Set down only the lines running from the one with "The build123d and" to the one with "bpy.data.objects.remove(cutter)", both lines included, exactly as they stand, please.
▬▬▬▬▬▬▬▬▬▬
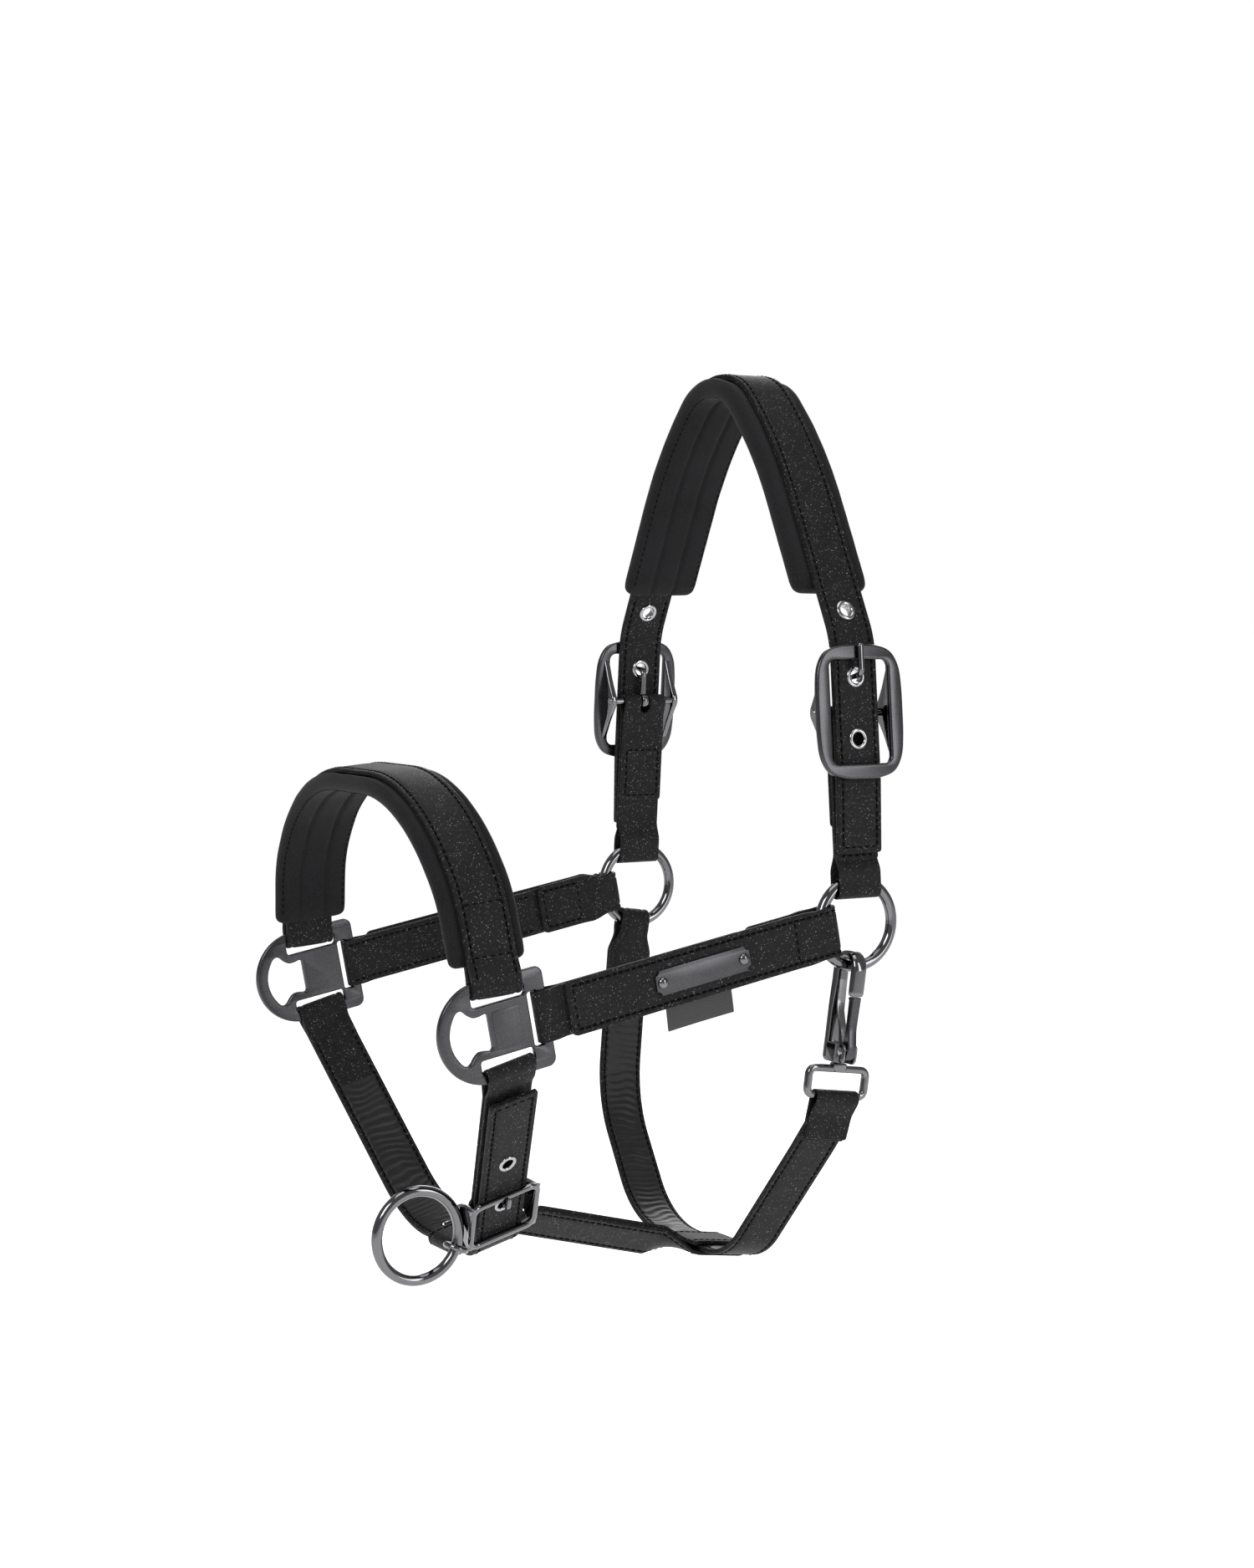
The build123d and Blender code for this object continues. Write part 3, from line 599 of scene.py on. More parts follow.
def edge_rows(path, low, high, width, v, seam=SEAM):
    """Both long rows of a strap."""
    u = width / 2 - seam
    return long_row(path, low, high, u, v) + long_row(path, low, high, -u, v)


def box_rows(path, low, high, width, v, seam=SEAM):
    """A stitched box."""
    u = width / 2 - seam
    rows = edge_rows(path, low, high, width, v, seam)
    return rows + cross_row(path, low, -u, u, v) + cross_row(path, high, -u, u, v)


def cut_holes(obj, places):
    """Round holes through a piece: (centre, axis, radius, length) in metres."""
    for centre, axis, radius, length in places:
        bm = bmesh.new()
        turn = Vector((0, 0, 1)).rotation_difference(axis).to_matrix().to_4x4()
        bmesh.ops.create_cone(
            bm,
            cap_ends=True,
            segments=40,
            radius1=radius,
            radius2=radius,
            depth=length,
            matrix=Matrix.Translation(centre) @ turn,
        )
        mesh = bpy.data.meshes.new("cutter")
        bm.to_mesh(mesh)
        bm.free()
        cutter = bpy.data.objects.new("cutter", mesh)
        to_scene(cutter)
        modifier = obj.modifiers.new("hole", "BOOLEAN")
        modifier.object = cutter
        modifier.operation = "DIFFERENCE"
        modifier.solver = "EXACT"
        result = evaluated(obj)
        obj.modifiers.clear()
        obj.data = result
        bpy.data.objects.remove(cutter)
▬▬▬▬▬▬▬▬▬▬
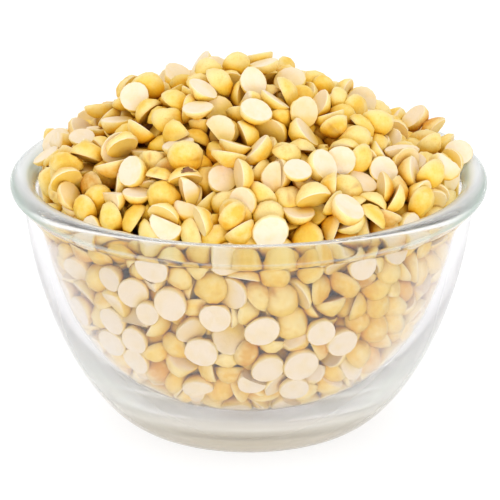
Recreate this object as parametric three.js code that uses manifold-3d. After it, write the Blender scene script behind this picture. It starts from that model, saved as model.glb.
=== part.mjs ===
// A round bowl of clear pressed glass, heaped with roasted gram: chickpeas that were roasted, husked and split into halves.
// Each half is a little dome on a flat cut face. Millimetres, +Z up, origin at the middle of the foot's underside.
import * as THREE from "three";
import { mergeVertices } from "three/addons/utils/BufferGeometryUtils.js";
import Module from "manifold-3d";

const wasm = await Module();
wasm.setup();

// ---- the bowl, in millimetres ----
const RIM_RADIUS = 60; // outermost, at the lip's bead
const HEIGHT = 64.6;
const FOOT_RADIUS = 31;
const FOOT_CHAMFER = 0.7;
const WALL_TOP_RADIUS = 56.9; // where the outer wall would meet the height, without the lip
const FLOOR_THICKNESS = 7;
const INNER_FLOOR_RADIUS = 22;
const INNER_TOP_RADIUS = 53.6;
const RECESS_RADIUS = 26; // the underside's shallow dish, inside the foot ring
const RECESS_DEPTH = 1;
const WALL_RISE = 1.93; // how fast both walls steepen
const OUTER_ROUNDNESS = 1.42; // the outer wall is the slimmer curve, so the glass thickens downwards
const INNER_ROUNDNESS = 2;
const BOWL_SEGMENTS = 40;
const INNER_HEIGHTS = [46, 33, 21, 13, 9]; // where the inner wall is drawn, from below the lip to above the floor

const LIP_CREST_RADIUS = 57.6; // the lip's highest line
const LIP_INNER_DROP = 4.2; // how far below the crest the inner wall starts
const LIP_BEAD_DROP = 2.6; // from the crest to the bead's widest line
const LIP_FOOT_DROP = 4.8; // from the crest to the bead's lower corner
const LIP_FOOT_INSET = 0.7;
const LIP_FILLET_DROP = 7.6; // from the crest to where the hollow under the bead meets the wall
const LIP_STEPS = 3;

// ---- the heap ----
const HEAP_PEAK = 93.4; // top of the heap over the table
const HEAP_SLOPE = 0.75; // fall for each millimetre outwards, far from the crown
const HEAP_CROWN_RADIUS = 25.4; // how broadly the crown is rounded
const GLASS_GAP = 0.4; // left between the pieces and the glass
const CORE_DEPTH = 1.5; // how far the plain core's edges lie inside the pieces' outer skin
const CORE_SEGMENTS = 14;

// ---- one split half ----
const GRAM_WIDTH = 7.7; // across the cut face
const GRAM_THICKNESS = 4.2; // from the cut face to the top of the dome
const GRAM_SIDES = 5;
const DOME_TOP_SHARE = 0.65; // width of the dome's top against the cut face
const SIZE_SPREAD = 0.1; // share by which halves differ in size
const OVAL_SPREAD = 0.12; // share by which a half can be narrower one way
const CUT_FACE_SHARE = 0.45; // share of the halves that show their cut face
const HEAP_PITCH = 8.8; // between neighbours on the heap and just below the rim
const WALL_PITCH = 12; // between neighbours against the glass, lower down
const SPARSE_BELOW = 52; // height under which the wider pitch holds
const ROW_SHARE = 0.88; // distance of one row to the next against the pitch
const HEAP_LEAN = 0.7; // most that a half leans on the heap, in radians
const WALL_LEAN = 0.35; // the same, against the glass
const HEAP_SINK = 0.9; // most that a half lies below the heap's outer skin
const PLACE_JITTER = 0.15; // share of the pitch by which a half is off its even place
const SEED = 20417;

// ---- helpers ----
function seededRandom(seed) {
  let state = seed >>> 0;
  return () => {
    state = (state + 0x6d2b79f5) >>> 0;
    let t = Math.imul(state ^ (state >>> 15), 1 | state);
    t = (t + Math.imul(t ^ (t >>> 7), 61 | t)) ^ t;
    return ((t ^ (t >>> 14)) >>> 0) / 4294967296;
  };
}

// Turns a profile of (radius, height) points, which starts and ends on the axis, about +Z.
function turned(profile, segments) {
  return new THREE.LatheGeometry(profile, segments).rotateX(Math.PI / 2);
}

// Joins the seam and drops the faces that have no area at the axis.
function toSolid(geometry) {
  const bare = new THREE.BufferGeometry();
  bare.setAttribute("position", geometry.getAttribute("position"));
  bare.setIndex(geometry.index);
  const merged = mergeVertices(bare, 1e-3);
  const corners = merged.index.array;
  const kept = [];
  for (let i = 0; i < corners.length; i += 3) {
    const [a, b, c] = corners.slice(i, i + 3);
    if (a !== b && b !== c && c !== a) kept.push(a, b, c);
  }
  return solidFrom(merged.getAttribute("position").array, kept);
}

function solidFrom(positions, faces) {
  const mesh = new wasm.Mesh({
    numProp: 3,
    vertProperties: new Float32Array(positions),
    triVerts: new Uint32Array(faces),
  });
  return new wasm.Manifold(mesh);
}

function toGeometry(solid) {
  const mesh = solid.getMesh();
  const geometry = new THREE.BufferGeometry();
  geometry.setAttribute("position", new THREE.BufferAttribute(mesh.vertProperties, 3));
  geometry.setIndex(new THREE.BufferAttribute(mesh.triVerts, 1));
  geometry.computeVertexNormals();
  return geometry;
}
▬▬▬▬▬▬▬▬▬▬
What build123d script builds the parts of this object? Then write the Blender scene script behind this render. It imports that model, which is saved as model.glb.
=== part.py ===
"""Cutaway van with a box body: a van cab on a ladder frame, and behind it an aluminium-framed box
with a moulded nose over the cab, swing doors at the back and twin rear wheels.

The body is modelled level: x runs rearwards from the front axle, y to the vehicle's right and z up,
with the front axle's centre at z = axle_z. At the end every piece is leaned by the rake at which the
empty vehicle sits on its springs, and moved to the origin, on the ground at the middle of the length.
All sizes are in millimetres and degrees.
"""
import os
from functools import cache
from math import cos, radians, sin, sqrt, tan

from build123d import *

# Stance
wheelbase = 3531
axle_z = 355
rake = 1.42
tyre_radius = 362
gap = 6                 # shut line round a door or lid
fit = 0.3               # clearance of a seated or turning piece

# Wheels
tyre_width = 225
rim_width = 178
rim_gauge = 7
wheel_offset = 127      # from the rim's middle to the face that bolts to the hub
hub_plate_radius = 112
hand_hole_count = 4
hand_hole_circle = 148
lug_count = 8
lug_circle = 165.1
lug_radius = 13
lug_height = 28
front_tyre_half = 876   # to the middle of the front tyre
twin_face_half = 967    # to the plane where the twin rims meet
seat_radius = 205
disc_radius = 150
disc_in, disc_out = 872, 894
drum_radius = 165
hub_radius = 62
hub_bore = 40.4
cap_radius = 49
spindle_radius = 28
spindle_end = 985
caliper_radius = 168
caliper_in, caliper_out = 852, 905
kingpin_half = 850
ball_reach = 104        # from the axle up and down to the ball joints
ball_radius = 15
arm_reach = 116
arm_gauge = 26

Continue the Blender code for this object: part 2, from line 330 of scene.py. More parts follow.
▬▬▬▬▬▬▬▬▬▬
FULL SOLUTION:
The build123d and Blender code for this object continues. Write part 3, from line 599 of scene.py on. More parts follow.
def edge_rows(path, low, high, width, v, seam=SEAM):
    """Both long rows of a strap."""
    u = width / 2 - seam
    return long_row(path, low, high, u, v) + long_row(path, low, high, -u, v)


def box_rows(path, low, high, width, v, seam=SEAM):
    """A stitched box."""
    u = width / 2 - seam
    rows = edge_rows(path, low, high, width, v, seam)
    return rows + cross_row(path, low, -u, u, v) + cross_row(path, high, -u, u, v)


def cut_holes(obj, places):
    """Round holes through a piece: (centre, axis, radius, length) in metres."""
    for centre, axis, radius, length in places:
        bm = bmesh.new()
        turn = Vector((0, 0, 1)).rotation_difference(axis).to_matrix().to_4x4()
        bmesh.ops.create_cone(
            bm,
            cap_ends=True,
            segments=40,
            radius1=radius,
            radius2=radius,
            depth=length,
            matrix=Matrix.Translation(centre) @ turn,
        )
        mesh = bpy.data.meshes.new("cutter")
        bm.to_mesh(mesh)
        bm.free()
        cutter = bpy.data.objects.new("cutter", mesh)
        to_scene(cutter)
        modifier = obj.modifiers.new("hole", "BOOLEAN")
        modifier.object = cutter
        modifier.operation = "DIFFERENCE"
        modifier.solver = "EXACT"
        result = evaluated(obj)
        obj.modifiers.clear()
        obj.data = result
        bpy.data.objects.remove(cutter)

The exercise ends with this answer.